### Instruction
Output all lines exactly, with nothing added or dropped.

### Source excerpt
= = = = = = =

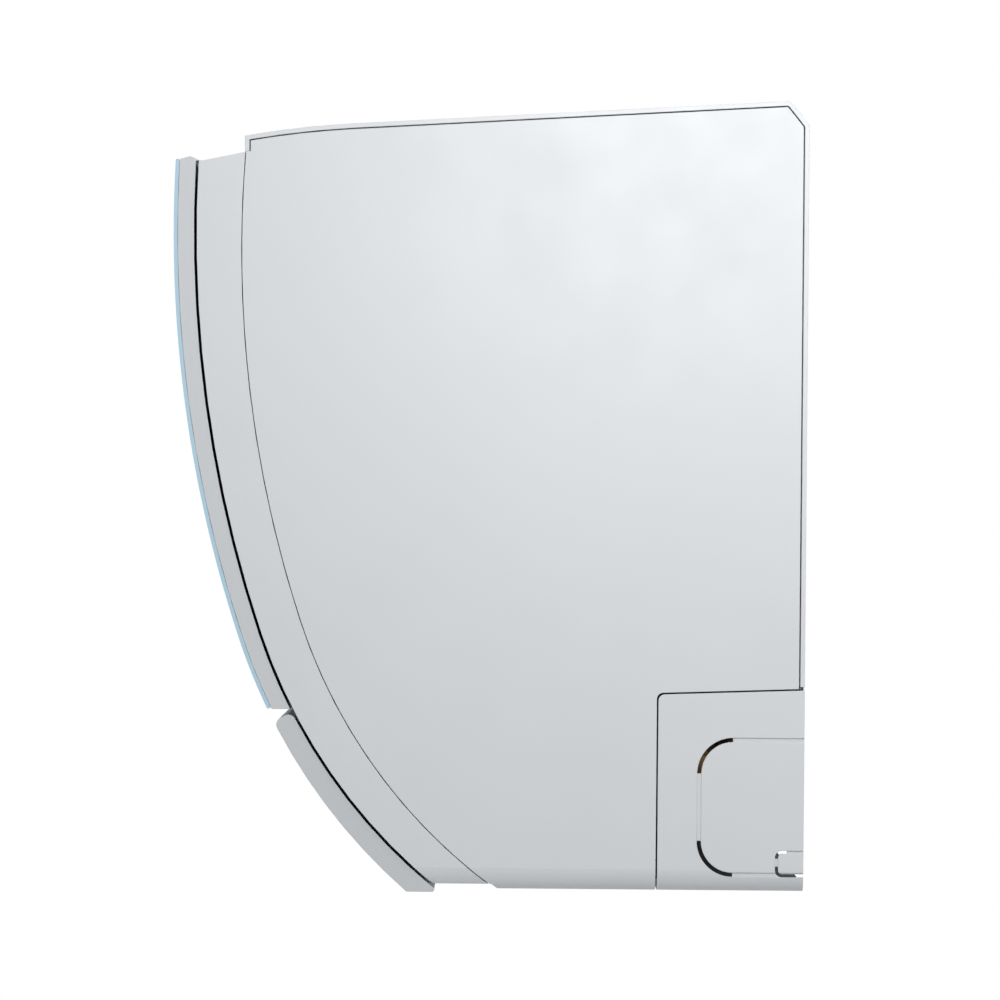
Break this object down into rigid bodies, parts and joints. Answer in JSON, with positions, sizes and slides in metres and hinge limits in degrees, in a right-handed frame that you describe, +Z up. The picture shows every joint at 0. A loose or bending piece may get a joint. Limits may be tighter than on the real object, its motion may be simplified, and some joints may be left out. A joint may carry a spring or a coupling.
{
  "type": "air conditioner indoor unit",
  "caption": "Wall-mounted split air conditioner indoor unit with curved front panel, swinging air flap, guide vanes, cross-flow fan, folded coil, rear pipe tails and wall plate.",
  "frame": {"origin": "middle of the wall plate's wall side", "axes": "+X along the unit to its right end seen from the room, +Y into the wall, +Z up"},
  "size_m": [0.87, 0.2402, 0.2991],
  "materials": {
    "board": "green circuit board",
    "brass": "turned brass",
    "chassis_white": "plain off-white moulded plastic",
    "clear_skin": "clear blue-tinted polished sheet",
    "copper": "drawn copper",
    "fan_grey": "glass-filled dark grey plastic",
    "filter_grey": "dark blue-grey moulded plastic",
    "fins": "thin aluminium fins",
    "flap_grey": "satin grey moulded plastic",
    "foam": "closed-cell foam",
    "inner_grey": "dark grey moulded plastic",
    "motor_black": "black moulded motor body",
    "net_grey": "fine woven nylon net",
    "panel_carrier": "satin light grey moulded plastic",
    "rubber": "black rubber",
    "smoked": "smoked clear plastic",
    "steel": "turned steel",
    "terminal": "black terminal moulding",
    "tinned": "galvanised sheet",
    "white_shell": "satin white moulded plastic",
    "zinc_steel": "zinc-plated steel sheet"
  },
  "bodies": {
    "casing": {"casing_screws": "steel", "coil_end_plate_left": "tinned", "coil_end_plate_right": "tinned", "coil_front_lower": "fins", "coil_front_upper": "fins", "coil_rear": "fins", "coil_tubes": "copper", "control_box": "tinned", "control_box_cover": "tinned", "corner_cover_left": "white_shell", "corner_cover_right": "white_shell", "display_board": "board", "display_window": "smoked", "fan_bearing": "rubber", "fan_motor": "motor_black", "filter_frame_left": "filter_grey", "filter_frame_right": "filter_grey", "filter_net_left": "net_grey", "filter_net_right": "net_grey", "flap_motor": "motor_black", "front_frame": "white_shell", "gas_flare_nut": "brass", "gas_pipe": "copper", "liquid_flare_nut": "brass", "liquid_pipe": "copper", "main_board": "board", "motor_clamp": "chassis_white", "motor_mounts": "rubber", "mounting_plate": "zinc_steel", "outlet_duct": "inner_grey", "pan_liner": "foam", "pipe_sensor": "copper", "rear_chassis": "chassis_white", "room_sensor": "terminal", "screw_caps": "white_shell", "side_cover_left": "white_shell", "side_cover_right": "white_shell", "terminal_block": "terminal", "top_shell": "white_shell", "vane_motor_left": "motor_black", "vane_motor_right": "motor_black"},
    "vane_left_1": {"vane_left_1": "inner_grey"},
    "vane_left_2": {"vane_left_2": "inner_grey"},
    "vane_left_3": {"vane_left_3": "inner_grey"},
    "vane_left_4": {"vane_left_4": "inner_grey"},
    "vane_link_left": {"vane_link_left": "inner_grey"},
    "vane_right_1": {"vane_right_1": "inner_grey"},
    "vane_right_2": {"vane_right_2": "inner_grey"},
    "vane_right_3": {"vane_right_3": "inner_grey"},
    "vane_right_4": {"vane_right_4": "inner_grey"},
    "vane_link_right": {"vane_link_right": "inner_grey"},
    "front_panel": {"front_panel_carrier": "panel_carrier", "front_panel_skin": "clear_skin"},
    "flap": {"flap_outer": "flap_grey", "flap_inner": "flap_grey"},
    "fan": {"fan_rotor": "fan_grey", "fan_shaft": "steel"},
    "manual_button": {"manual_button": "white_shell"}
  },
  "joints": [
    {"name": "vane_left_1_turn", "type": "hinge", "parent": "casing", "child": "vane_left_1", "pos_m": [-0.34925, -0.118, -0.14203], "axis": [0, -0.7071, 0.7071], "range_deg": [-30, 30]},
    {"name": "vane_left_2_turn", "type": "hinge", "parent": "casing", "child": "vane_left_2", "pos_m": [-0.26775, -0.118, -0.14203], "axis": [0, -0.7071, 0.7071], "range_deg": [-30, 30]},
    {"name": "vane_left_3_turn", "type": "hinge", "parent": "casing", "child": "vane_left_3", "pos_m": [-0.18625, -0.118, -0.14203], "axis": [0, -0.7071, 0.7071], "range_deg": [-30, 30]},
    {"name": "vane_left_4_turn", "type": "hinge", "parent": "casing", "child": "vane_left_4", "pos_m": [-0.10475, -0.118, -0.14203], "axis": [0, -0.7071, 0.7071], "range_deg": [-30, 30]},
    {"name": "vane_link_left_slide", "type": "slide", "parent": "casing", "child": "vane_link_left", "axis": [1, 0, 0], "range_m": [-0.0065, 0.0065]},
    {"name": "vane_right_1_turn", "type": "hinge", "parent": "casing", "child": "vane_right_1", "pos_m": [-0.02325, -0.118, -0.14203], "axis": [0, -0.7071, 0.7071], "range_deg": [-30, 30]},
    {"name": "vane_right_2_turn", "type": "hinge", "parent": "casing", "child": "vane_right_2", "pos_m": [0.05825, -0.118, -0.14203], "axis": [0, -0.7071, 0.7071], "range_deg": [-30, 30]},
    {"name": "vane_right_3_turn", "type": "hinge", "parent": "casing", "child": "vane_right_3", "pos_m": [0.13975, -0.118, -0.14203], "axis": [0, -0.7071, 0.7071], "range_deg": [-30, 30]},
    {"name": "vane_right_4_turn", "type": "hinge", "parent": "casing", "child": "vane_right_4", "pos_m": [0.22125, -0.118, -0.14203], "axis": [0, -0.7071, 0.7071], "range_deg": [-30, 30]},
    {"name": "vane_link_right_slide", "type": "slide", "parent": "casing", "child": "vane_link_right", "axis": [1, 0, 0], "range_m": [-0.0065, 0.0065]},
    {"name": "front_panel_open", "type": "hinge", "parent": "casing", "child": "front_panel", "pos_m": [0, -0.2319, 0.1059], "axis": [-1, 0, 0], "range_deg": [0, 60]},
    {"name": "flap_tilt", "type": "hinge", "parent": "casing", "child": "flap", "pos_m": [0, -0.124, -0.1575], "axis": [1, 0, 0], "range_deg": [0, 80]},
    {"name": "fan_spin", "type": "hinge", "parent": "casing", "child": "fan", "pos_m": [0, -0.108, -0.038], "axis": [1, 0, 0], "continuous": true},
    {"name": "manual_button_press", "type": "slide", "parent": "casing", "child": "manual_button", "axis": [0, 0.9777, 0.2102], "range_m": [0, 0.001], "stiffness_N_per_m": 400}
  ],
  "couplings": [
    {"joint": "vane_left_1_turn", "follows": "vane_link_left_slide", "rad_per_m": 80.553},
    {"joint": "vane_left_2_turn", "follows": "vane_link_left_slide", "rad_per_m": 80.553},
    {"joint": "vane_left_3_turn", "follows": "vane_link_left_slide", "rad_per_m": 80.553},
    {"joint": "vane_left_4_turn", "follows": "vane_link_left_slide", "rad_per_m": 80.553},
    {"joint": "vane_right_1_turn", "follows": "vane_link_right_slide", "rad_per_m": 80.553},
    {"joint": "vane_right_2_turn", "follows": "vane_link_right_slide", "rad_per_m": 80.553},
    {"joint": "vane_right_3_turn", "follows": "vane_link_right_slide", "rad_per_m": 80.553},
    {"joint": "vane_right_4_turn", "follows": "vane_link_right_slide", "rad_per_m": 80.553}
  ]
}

= = = = = = =

### Response for this exercise
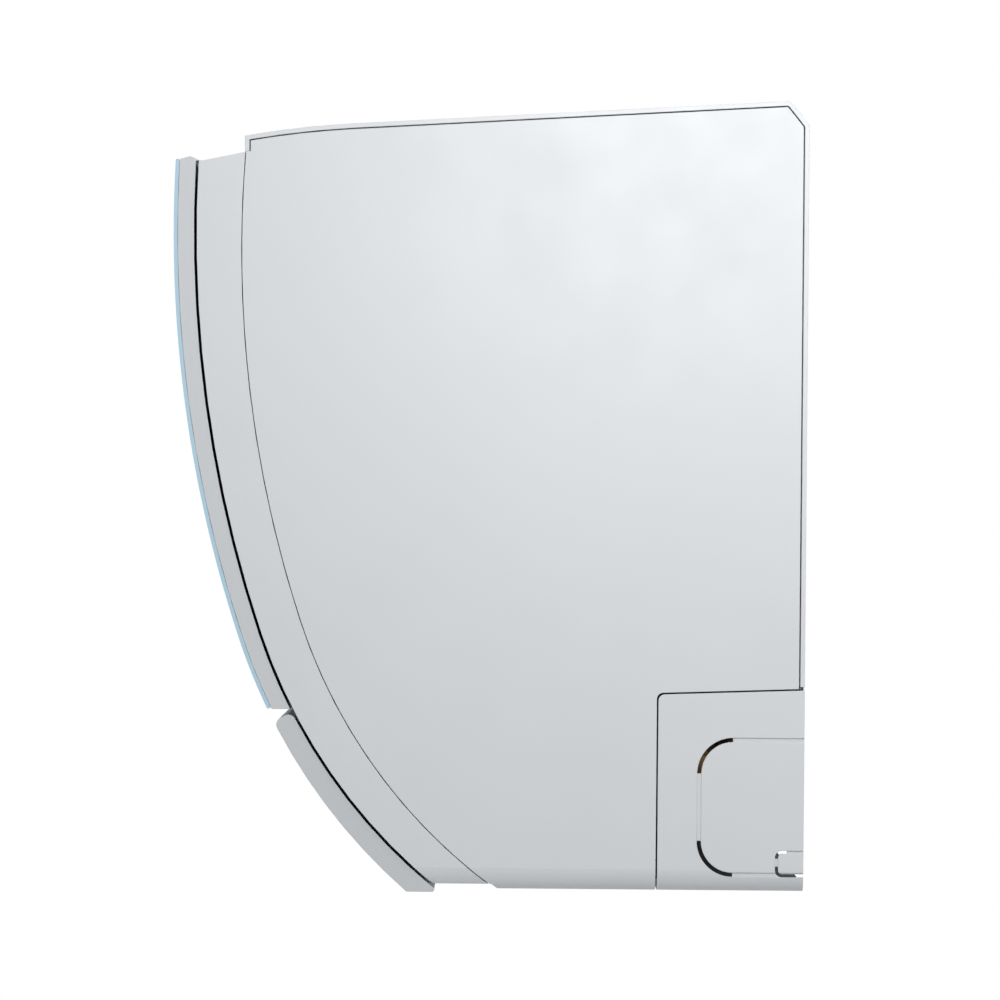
Break this object down into rigid bodies, parts and joints. Answer in JSON, with positions, sizes and slides in metres and hinge limits in degrees, in a right-handed frame that you describe, +Z up. The picture shows every joint at 0. A loose or bending piece may get a joint. Limits may be tighter than on the real object, its motion may be simplified, and some joints may be left out. A joint may carry a spring or a coupling.
{
  "type": "air conditioner indoor unit",
  "caption": "Wall-mounted split air conditioner indoor unit with curved front panel, swinging air flap, guide vanes, cross-flow fan, folded coil, rear pipe tails and wall plate.",
  "frame": {"origin": "middle of the wall plate's wall side", "axes": "+X along the unit to its right end seen from the room, +Y into the wall, +Z up"},
  "size_m": [0.87, 0.2402, 0.2991],
  "materials": {
    "board": "green circuit board",
    "brass": "turned brass",
    "chassis_white": "plain off-white moulded plastic",
    "clear_skin": "clear blue-tinted polished sheet",
    "copper": "drawn copper",
    "fan_grey": "glass-filled dark grey plastic",
    "filter_grey": "dark blue-grey moulded plastic",
    "fins": "thin aluminium fins",
    "flap_grey": "satin grey moulded plastic",
    "foam": "closed-cell foam",
    "inner_grey": "dark grey moulded plastic",
    "motor_black": "black moulded motor body",
    "net_grey": "fine woven nylon net",
    "panel_carrier": "satin light grey moulded plastic",
    "rubber": "black rubber",
    "smoked": "smoked clear plastic",
    "steel": "turned steel",
    "terminal": "black terminal moulding",
    "tinned": "galvanised sheet",
    "white_shell": "satin white moulded plastic",
    "zinc_steel": "zinc-plated steel sheet"
  },
  "bodies": {
    "casing": {"casing_screws": "steel", "coil_end_plate_left": "tinned", "coil_end_plate_right": "tinned", "coil_front_lower": "fins", "coil_front_upper": "fins", "coil_rear": "fins", "coil_tubes": "copper", "control_box": "tinned", "control_box_cover": "tinned", "corner_cover_left": "white_shell", "corner_cover_right": "white_shell", "display_board": "board", "display_window": "smoked", "fan_bearing": "rubber", "fan_motor": "motor_black", "filter_frame_left": "filter_grey", "filter_frame_right": "filter_grey", "filter_net_left": "net_grey", "filter_net_right": "net_grey", "flap_motor": "motor_black", "front_frame": "white_shell", "gas_flare_nut": "brass", "gas_pipe": "copper", "liquid_flare_nut": "brass", "liquid_pipe": "copper", "main_board": "board", "motor_clamp": "chassis_white", "motor_mounts": "rubber", "mounting_plate": "zinc_steel", "outlet_duct": "inner_grey", "pan_liner": "foam", "pipe_sensor": "copper", "rear_chassis": "chassis_white", "room_sensor": "terminal", "screw_caps": "white_shell", "side_cover_left": "white_shell", "side_cover_right": "white_shell", "terminal_block": "terminal", "top_shell": "white_shell", "vane_motor_left": "motor_black", "vane_motor_right": "motor_black"},
    "vane_left_1": {"vane_left_1": "inner_grey"},
    "vane_left_2": {"vane_left_2": "inner_grey"},
    "vane_left_3": {"vane_left_3": "inner_grey"},
    "vane_left_4": {"vane_left_4": "inner_grey"},
    "vane_link_left": {"vane_link_left": "inner_grey"},
    "vane_right_1": {"vane_right_1": "inner_grey"},
    "vane_right_2": {"vane_right_2": "inner_grey"},
    "vane_right_3": {"vane_right_3": "inner_grey"},
    "vane_right_4": {"vane_right_4": "inner_grey"},
    "vane_link_right": {"vane_link_right": "inner_grey"},
    "front_panel": {"front_panel_carrier": "panel_carrier", "front_panel_skin": "clear_skin"},
    "flap": {"flap_outer": "flap_grey", "flap_inner": "flap_grey"},
    "fan": {"fan_rotor": "fan_grey", "fan_shaft": "steel"},
    "manual_button": {"manual_button": "white_shell"}
  },
  "joints": [
    {"name": "vane_left_1_turn", "type": "hinge", "parent": "casing", "child": "vane_left_1", "pos_m": [-0.34925, -0.118, -0.14203], "axis": [0, -0.7071, 0.7071], "range_deg": [-30, 30]},
    {"name": "vane_left_2_turn", "type": "hinge", "parent": "casing", "child": "vane_left_2", "pos_m": [-0.26775, -0.118, -0.14203], "axis": [0, -0.7071, 0.7071], "range_deg": [-30, 30]},
    {"name": "vane_left_3_turn", "type": "hinge", "parent": "casing", "child": "vane_left_3", "pos_m": [-0.18625, -0.118, -0.14203], "axis": [0, -0.7071, 0.7071], "range_deg": [-30, 30]},
    {"name": "vane_left_4_turn", "type": "hinge", "parent": "casing", "child": "vane_left_4", "pos_m": [-0.10475, -0.118, -0.14203], "axis": [0, -0.7071, 0.7071], "range_deg": [-30, 30]},
    {"name": "vane_link_left_slide", "type": "slide", "parent": "casing", "child": "vane_link_left", "axis": [1, 0, 0], "range_m": [-0.0065, 0.0065]},
    {"name": "vane_right_1_turn", "type": "hinge", "parent": "casing", "child": "vane_right_1", "pos_m": [-0.02325, -0.118, -0.14203], "axis": [0, -0.7071, 0.7071], "range_deg": [-30, 30]},
    {"name": "vane_right_2_turn", "type": "hinge", "parent": "casing", "child": "vane_right_2", "pos_m": [0.05825, -0.118, -0.14203], "axis": [0, -0.7071, 0.7071], "range_deg": [-30, 30]},
    {"name": "vane_right_3_turn", "type": "hinge", "parent": "casing", "child": "vane_right_3", "pos_m": [0.13975, -0.118, -0.14203], "axis": [0, -0.7071, 0.7071], "range_deg": [-30, 30]},
    {"name": "vane_right_4_turn", "type": "hinge", "parent": "casing", "child": "vane_right_4", "pos_m": [0.22125, -0.118, -0.14203], "axis": [0, -0.7071, 0.7071], "range_deg": [-30, 30]},
    {"name": "vane_link_right_slide", "type": "slide", "parent": "casing", "child": "vane_link_right", "axis": [1, 0, 0], "range_m": [-0.0065, 0.0065]},
    {"name": "front_panel_open", "type": "hinge", "parent": "casing", "child": "front_panel", "pos_m": [0, -0.2319, 0.1059], "axis": [-1, 0, 0], "range_deg": [0, 60]},
    {"name": "flap_tilt", "type": "hinge", "parent": "casing", "child": "flap", "pos_m": [0, -0.124, -0.1575], "axis": [1, 0, 0], "range_deg": [0, 80]},
    {"name": "fan_spin", "type": "hinge", "parent": "casing", "child": "fan", "pos_m": [0, -0.108, -0.038], "axis": [1, 0, 0], "continuous": true},
    {"name": "manual_button_press", "type": "slide", "parent": "casing", "child": "manual_button", "axis": [0, 0.9777, 0.2102], "range_m": [0, 0.001], "stiffness_N_per_m": 400}
  ],
  "couplings": [
    {"joint": "vane_left_1_turn", "follows": "vane_link_left_slide", "rad_per_m": 80.553},
    {"joint": "vane_left_2_turn", "follows": "vane_link_left_slide", "rad_per_m": 80.553},
    {"joint": "vane_left_3_turn", "follows": "vane_link_left_slide", "rad_per_m": 80.553},
    {"joint": "vane_left_4_turn", "follows": "vane_link_left_slide", "rad_per_m": 80.553},
    {"joint": "vane_right_1_turn", "follows": "vane_link_right_slide", "rad_per_m": 80.553},
    {"joint": "vane_right_2_turn", "follows": "vane_link_right_slide", "rad_per_m": 80.553},
    {"joint": "vane_right_3_turn", "follows": "vane_link_right_slide", "rad_per_m": 80.553},
    {"joint": "vane_right_4_turn", "follows": "vane_link_right_slide", "rad_per_m": 80.553}
  ]
}